Eating out time is usually panic time for me. Well, it's panic before I get to the restaurant, then with one glance at the menu I'll throw all my good intentions overboard and binge on unhealthy food, followed by panic and pangs of guilt when I leave the restaurant.
Today my appetite slowly crept back on me, but I still managed to just eat a bit of fruit and veg throughout the day. When we got to the restaurant I was actually hungry, BUT check this out:
-Rather than dive straight into the bread basket and almost suffocating on its contents I had a little bit and held off for the main course
- I didn't have a starter/appetizer
- I stuck to ONE glass of wine which I alternated with sips of water
- I ordered a healthy main course and took slow conscious bites
- And then I felt like dessert, so I had one without feeling guilty the tiniest bit
I feel like it was okay to have a dessert, as we don't go out much and I felt like it. I don't believe in depriving yourself and only living off diet foods. Tell me I can't have something and I'll want it even more in an instant!

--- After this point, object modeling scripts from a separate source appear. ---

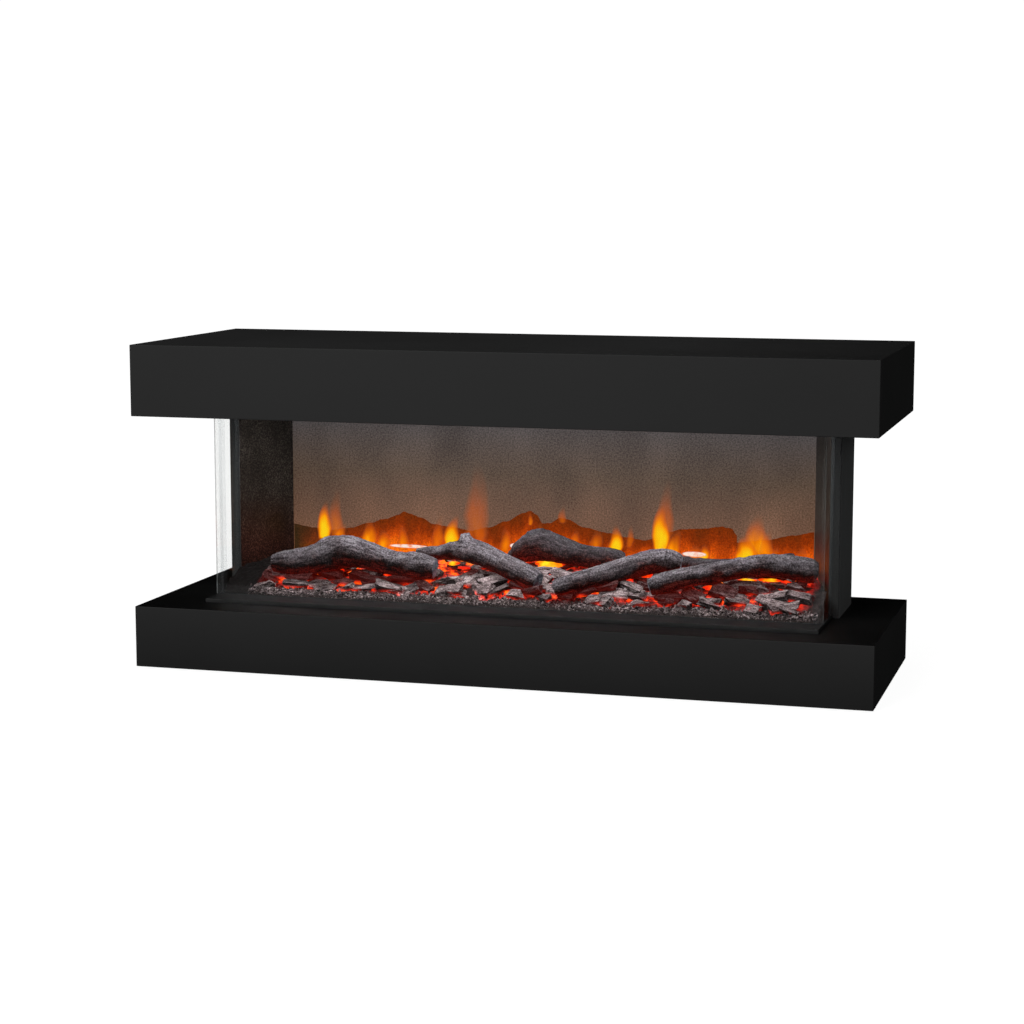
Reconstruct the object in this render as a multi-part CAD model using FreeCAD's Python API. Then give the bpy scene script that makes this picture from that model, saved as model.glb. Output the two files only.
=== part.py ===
import FreeCAD, Part
import math
import os

# Electric fireplace suite: a mantel box above, a plinth box below, and between them a firebox with
# glass on three sides, logs on a glowing ember bed and a flame screen with its lights behind it.
# Millimetres. +Z is up, the front faces -Y, and the origin is on the floor under the middle of the
# box that holds the whole object.

V = FreeCAD.Vector

# ---- Driving dimensions: the suite ----
WIDTH = 1230.0
HEIGHT = 540.0
MANTEL_DEPTH = 450.0
MANTEL_HEIGHT = 118.0
PLINTH_DEPTH = 420.0
PLINTH_TOP = 104.0
BOARD = 18.0
BACK_BOARD = 6.0
BACK_INSET = 12.0
ARRIS = 1.0
GLIDE_HEIGHT = 2.0

# ---- Driving dimensions: the firebox ----
SHEET = 1.5
GLASS = 5.0
GLASS_HALF = 518.0
GLASS_FRONT = -107.0
SEAL = 1.0
CORNER_SEAL = 12.0
LEDGE_FRONT = -155.0
LEDGE_HEIGHT = 6.0
COLUMN_FRONT = -13.0
COLUMN_HALF = 530.0
COLUMN_BACK = 127.0
LINER_FRONT_HALF = 512.0
LINER_FRONT = -10.0
LINER_BACK_HALF = 467.0
SCREEN_FRONT = 125.0
SCREEN = 4.0
SCREEN_HALF = 500.0
REAR_HALF = 510.0

# ---- Driving dimensions: moving pieces ----
SHAFT_PLAY = 0.05
SPINDLE_RADIUS = 3.0
SPINDLE_Y = 166.0
SPINDLE_Z = 142.0
PADDLE_REACH = 20.0
FAN_RADIUS = 26.0
FAN_SHAFT = 2.5
FAN_Y = -138.0
FAN_Z = 480.0
BUTTON_RADIUS = 4.4
ROCKER_TILT = 8.0

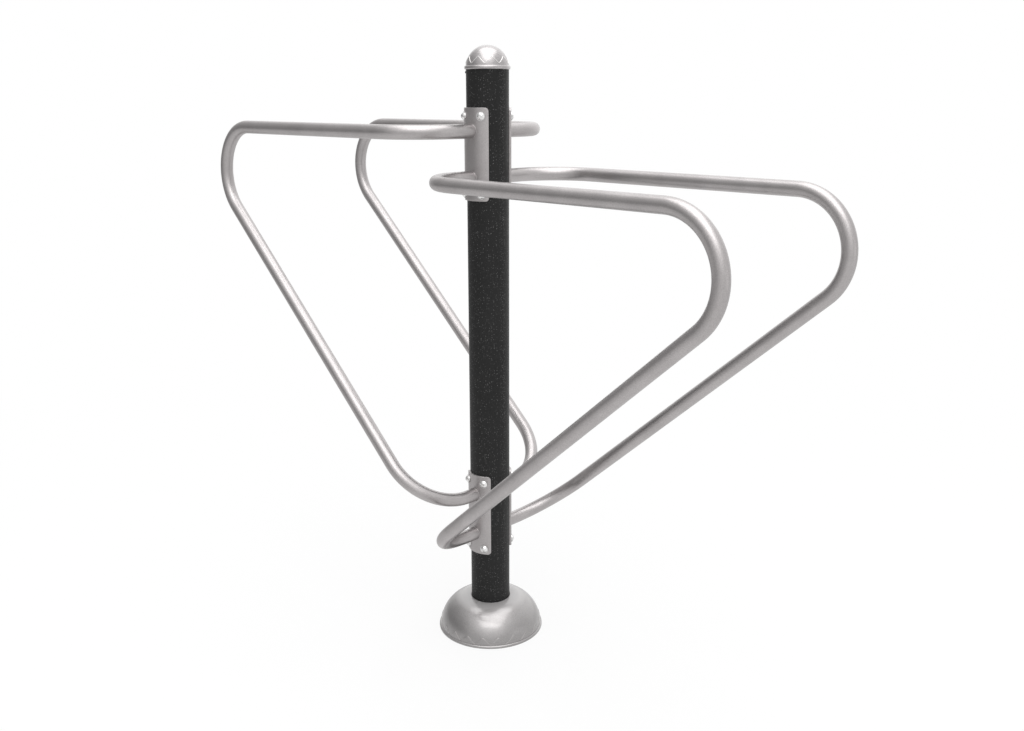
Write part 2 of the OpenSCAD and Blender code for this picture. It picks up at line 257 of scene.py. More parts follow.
def satin_coat(name, colour, roughness, grain, flake, metallic=1.0, lacquer=0.0):
    """Silver stove enamel: metal flakes under a satin skin, with a fine orange-peel surface."""
    mat, tree, bsdf = new_material(name)
    coords = tree.nodes.new("ShaderNodeTexCoord")
    clouds = map_range(tree, noise(tree, coords, COAT_CLOUD_SCALE, detail=3.0), CLOUD_RANGE)
    base = mix_colour(tree, clouds, *(shade(colour, share) for share in COAT_CLOUD_SHARES))
    flakes = noise(tree, coords, flake, detail=1.0)
    flake_share = map_range(tree, flakes, FLAKE_RANGE, (0.0, FLAKE_COVER))
    flecked = mix_colour(tree, flake_share, base, shade(colour, FLAKE_SHARE))
    specks = map_range(tree, noise(tree, coords, SPECK_SCALE, detail=1.0), CLOUD_RANGE, (SPECK_COVER, 0.0))
    specked = mix_colour(tree, specks, flecked, shade(colour, SPECK_SHARE))
    rough = map_range(tree, noise(tree, coords, ROUGHNESS_SCALE, detail=4.0), GRAIN_RANGE,
                      (roughness - ROUGHNESS_SWING, roughness + ROUGHNESS_SWING))
    peel = bump(tree, noise(tree, coords, grain), strength=0.10, distance=0.0003)
    feed_all(tree, bsdf, {
        "Base Color": specked,
        "Metallic": metallic,
        "Roughness": rough,
        "Coat Weight": lacquer,
        "Coat Roughness": LACQUER_ROUGHNESS,
        "Coat IOR": LACQUER_IOR,
        "Normal": bump(tree, flakes, strength=0.05, distance=0.0002, before=peel),
    })
    return mat


# Distances from the post's axis, in metres, over which the cover's neck, painted lighter, passes into its
# coat
NECK_TONE_RADII = (0.072, 0.092)
NECK_COAT_RADII = (0.088, 0.108)
NECK_METAL_RADII = (0.084, 0.108)
# Painted light: the neck's lighter colours stand in for the brightness that the post's dark reflection takes
# from it
NECK_PAINTED_LIGHT_COLOURS = ((0.37, 0.36, 0.36), (0.39, 0.378, 0.377))
NECK_METALLIC = 0.15
CAST_METALLIC = 0.95
HORIZONTAL = (1, 1, 0)


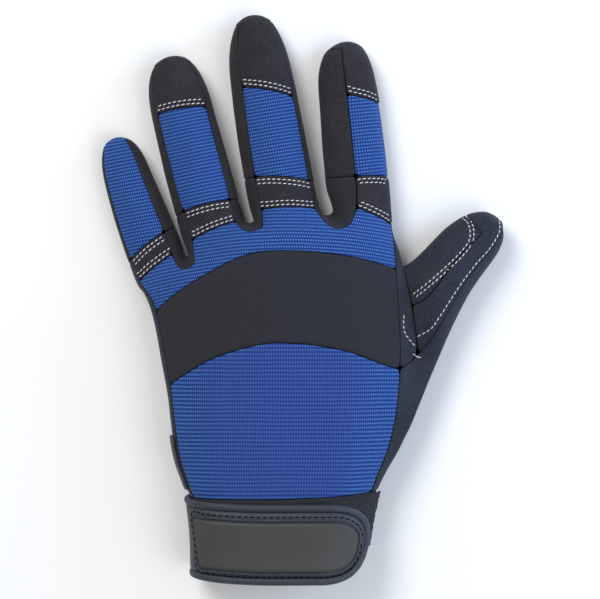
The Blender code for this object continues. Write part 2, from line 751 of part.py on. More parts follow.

I walked out of that restaurant without feeling guilty. Instead I felt content and like I'd had a nice treat which I deserved - but without derailing all of my efforts. I'd compensated for it throughout the day and still managed to fit into my calorie range.
On my page it says tha one of my goals is to no longer feel anxious and nervous in restaurants and today I came a major step closer to that.